There are only 14 pitchers in baseball who runners try less than Sale, and Buehrle leads the way at -13.74 percent.

That the Sox only have one starter that's run on at an above-average rate is encouraging enough, especially when you think back to the days of slow-to-the-plate righties like Gavin Floyd, Edwin Jackson, Jose Contreras and Freddy Garcia. Danks has also improved considerably in this regard, which is one of the ways he's adapted in order to not die.

I was surprised that Rodon was the starter that stifled the running game the least. The consolation prize is that nobody embodies that second-half improvement better. I've mentioned it before when reviewing his season, but somewhere along the line he flipped the switch and became impossible to steal off. Let's personalize the above charts for Rodon:

First 10 starts
10 1 54 4.9
Next 13 starts
0 2 79 39.5

That's basically a transformation from Lester to Buehrle overnight. And because of that, we start to have an idea of what previous Buehrle-led staffs might've looked like without lumbering righties dragging the team's numbers down.

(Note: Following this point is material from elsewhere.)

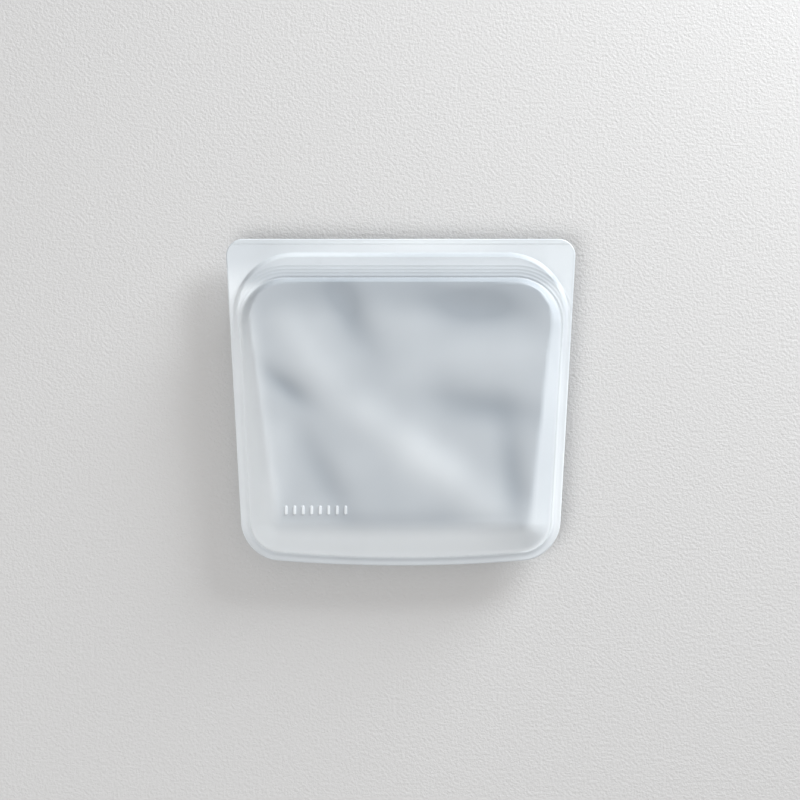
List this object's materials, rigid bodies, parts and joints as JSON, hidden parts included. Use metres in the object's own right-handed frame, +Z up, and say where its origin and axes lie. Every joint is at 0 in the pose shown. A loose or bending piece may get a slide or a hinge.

Speaking of Buehrle-led staffs, the one rotation that suppressed the running game better than the 2015 White Sox? The 2003 staff, which featured not just Buehrle, but a Bartolo Colon who never ceases to amaze:

Mark Buehrle
1 4
230.1 46.1
Bartolo Colon
1 6 242 34.6
Esteban Loaiza
6 9 226.1 15.1
Jon Garland
9 6 191.2 12.8
Dan Wright
7 2 86.1 9.6
24 26 1013

Yet the kill rates for the catchers -- mainly Miguel Olivo and Sandy Alomar Jr. -- were dragged back to average by a bullpen that allowed 34 stolen bases in 37 attempts. They went 12-for-12 combined off Kelly Wunsch and Damaso Marte, both of whom were left-handed. Relievers generally don't hold baserunners as well as starters do, but even the 2015 White Sox were 27-for-34.